Касаясь этой темы, А. Солженицын полагал, что нереализованный потенциал поколения был драмой не только конкретного поколения, но и всего общества. «Но горе той нации, - писал он, - у которой литература прерывается вмешательством силы: это - не просто нарушение "свободы печати", это - замкнутие национального сердца, иссечение национальной памяти. Нация не помнит сама себя, нация лишается духовного единства, - и при общем как будто языке соотечественники вдруг перестают понимать друг друга. Отживают и умирают немые поколе-

ния, не рассказавшие о себе ни сами себе, ни потомкам. Если такие мастера, как Ахматова или Замятин, на всю жизнь замурованы заживо, осуждены до гроба творить молча, не слыша отзвук своему написанному, - это не только их личная беда, но горе всей нации, но опасность для всей нации» [14].

Конечно, понятие «немое поколение» было обращено в прошлое, к предшествующим десятилетиям. Но оно, в том числе, ассоциировалось и с той ситуацией, что сложилась в искусстве 70-х, когда многие произведения литературы не были опубликованы, многие замыслы в кино не были реализованы, а если и были реализованы, то так и не увидели света. Парадокс заключается в том, что это поколение 70-х «немым» явно не родилось. «Немым» его сделали обстоятельства. Но и то, что его представителями сделано, не дает оснований утверждать, что оно оказалось «немым». К сожалению, многое оставалось за кадром. Конечно, этот бастион «малого опыта» был взят еще в 60-е гг., о чем свидетельствует фильм А. Тарковского «Андрей Рублев», замысел которого оказался реализованным еще в период «оттепели», хотя целое десятилетие публика его не видела. Однако обсуждение новаций

A. Тарковского мы оставляем в стороне и попробуем сосредоточить внимание на замыслах

B. Шукшина, Э. Климова и А. Германа, в фильмах которых этот прорыв в пространство большого опыта стал характерной чертой.

Начнем с В. Шукшина, который на протяжении всего десятилетия 70-х пытается пробить замысел своего фильма о Степане Разине. Обстоятельства этой истории были подробно описаны и проанализированы В. Фоминым. Сценарий фильма В. Шукшина киностудия имени М. Горького, на которой фильм должен был сниматься, отправился в Госкино для утверждения еще в 1967 г. Сценарная коллегия Комитета его не отклонила. Однако он был возвращен на доработку. Режиссер добился разрешения на режиссерскую разработку сценария. Но в 1971 г. по требованию Комитета работа была прекращена, поскольку, как констатировалось, режиссер не переработал сценарий по замечаниям. Переработка сценария касалась, конечно, и пересмотра концепции фильма.
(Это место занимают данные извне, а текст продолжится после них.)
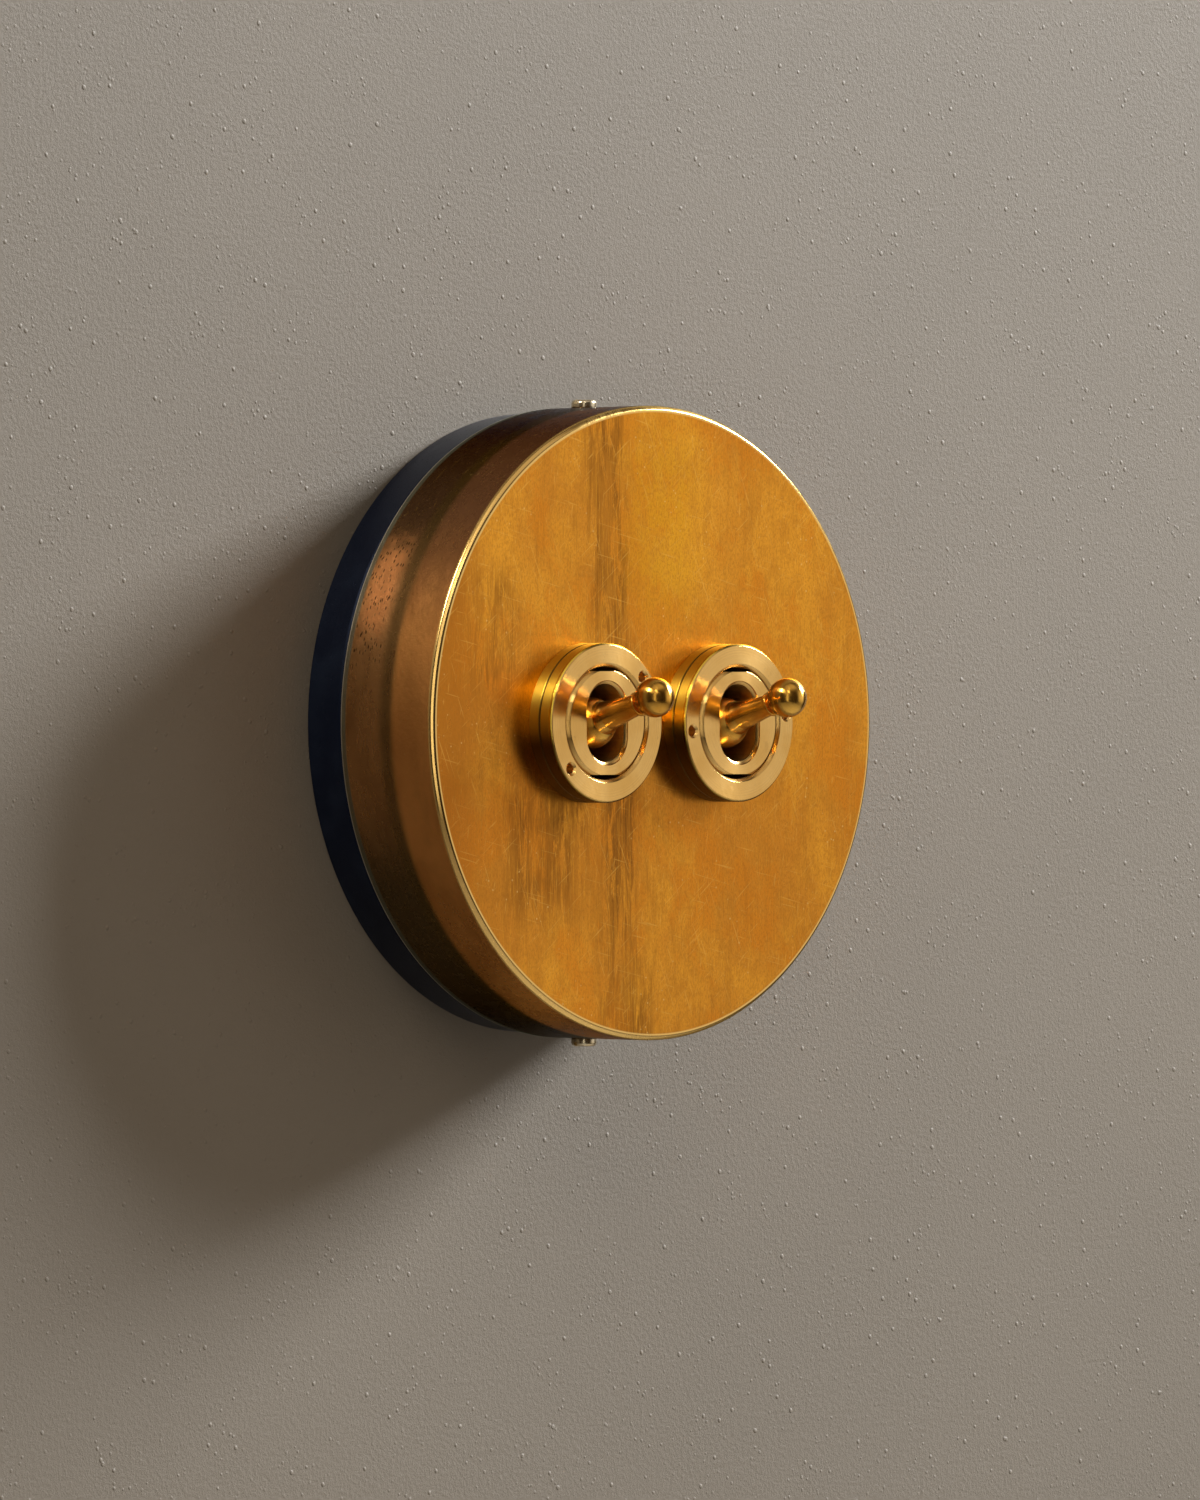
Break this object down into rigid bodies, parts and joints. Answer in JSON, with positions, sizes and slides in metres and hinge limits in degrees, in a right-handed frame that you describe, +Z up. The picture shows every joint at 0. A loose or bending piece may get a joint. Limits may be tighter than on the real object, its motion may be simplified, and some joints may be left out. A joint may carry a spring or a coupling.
{
  "type": "brass dolly switch",
  "caption": "Round wall switch: an aged brass drum cover on a thin black base, with polished brass toggles in threaded ring collars side by side.",
  "frame": {"origin": "centre of the base's back face, midway between the wall screw holes, in the wall's plane", "axes": "+Z up, +X to the right seen from the room, +Y into the wall, so the face looks along -Y"},
  "size_m": [0.125, 0.0582, 0.1282],
  "materials": {
    "aged_brass": "aged, brushed",
    "polished_brass": "polished, turned",
    "screw_brass": "worn",
    "insert_brass": "satin",
    "black_moulding": "satin black",
    "black_housing": "matt black",
    "white_nylon": "moulded",
    "steel": "zinc plated",
    "spring_steel": "drawn wire",
    "silver_alloy": "satin"
  },
  "bodies": {
    "case": {"cover": "aged_brass", "base": "black_moulding", "cover_screws": "screw_brass", "base_inserts": "insert_brass", "earth_terminal": "insert_brass", "earth_screw": "screw_brass", "left_bush": "polished_brass", "left_rear_ring": "polished_brass", "left_front_ring": "polished_brass", "left_pivot_pin": "steel", "left_common_terminal": "insert_brass", "left_upper_terminal": "insert_brass", "left_lower_terminal": "insert_brass", "left_fixed_contacts": "silver_alloy", "left_terminal_screws": "steel", "left_housing": "black_housing", "left_housing_screws": "steel", "right_bush": "polished_brass", "right_rear_ring": "polished_brass", "right_front_ring": "polished_brass", "right_pivot_pin": "steel", "right_common_terminal": "insert_brass", "right_upper_terminal": "insert_brass", "right_lower_terminal": "insert_brass", "right_fixed_contacts": "silver_alloy", "right_terminal_screws": "steel", "right_housing": "black_housing", "right_housing_screws": "steel"},
    "left_dolly": {"left_dolly": "polished_brass", "left_plunger_spring": "spring_steel"},
    "left_plunger": {"left_plunger": "white_nylon"},
    "left_rocker": {"left_rocker": "white_nylon", "left_contact_blade": "insert_brass", "left_moving_contacts": "silver_alloy"},
    "right_dolly": {"right_dolly": "polished_brass", "right_plunger_spring": "spring_steel"},
    "right_plunger": {"right_plunger": "white_nylon"},
    "right_rocker": {"right_rocker": "white_nylon", "right_contact_blade": "insert_brass", "right_moving_contacts": "silver_alloy"}
  },
  "joints": [
    {"name": "left_dolly_pivot", "type": "hinge", "parent": "case", "child": "left_dolly", "pos_m": [-0.0203, -0.037, 0], "axis": [1, 0, 0], "range_deg": [0, 32]},
    {"name": "left_plunger_slide", "type": "slide", "parent": "left_dolly", "child": "left_plunger", "axis": [0, -0.9613, 0.2756], "range_m": [0, 0.002], "stiffness_N_per_m": 800, "springref_m": -0.004, "deforming": ["left_plunger_spring"]},
    {"name": "left_rocker_pivot", "type": "hinge", "parent": "case", "child": "left_rocker", "pos_m": [-0.0203, -0.021, 0], "axis": [1, 0, 0], "range_deg": [-18, 0]},
    {"name": "right_dolly_pivot", "type": "hinge", "parent": "case", "child": "right_dolly", "pos_m": [0.0173, -0.037, 0], "axis": [1, 0, 0], "range_deg": [0, 32]},
    {"name": "right_plunger_slide", "type": "slide", "parent": "right_dolly", "child": "right_plunger", "axis": [0, -0.9613, 0.2756], "range_m": [0, 0.002], "stiffness_N_per_m": 800, "springref_m": -0.004, "deforming": ["right_plunger_spring"]},
    {"name": "right_rocker_pivot", "type": "hinge", "parent": "case", "child": "right_rocker", "pos_m": [0.0173, -0.021, 0], "axis": [1, 0, 0], "range_deg": [-18, 0]}
  ],
  "couplings": [
    {"joint": "left_rocker_pivot", "follows": "left_dolly_pivot", "ratio": -0.5625},
    {"joint": "right_rocker_pivot", "follows": "right_dolly_pivot", "ratio": -0.5625}
  ]
}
Многие признавали и талант режиссера, и глубину замысла, но тем не менее для власти осуществление этого замысла казалось невозможным. С другой стороны, уничтожать совершенно очевидный талант было как-то неловко.

Поэтому режиссеру давали возможность ставить другие фильмы, лишь бы он отказался от замысла, связанного с Разиным. Так, один за другим выходили другие фильмы режиссера. В самом конце 60-х он поставил фильм «Странные люди». В 1972 г. вышел фильм «Печки-лавочки», а в 1973-м - «Калина красная». До самой смерти режиссера постоянно сохранялась надежда, что фильм «Степан Разин» будет запущен в производство. Но она то возникала, то снова исчезала. Тем не менее был период, когда казалось, что фильм уже можно запускать в производство. Но не случилось. Режиссер умер в 1974 г., снимаясь в фильме С. Бондарчука «Они сражались за Родину». В. Шукшин был болен, но согласился сниматься. Согласился, хотя понимал, что это отвлекает его от главного его замысла. Он вынужден был это делать, поскольку от С. Бондарчука зависела судьба замысла фильма о Разине.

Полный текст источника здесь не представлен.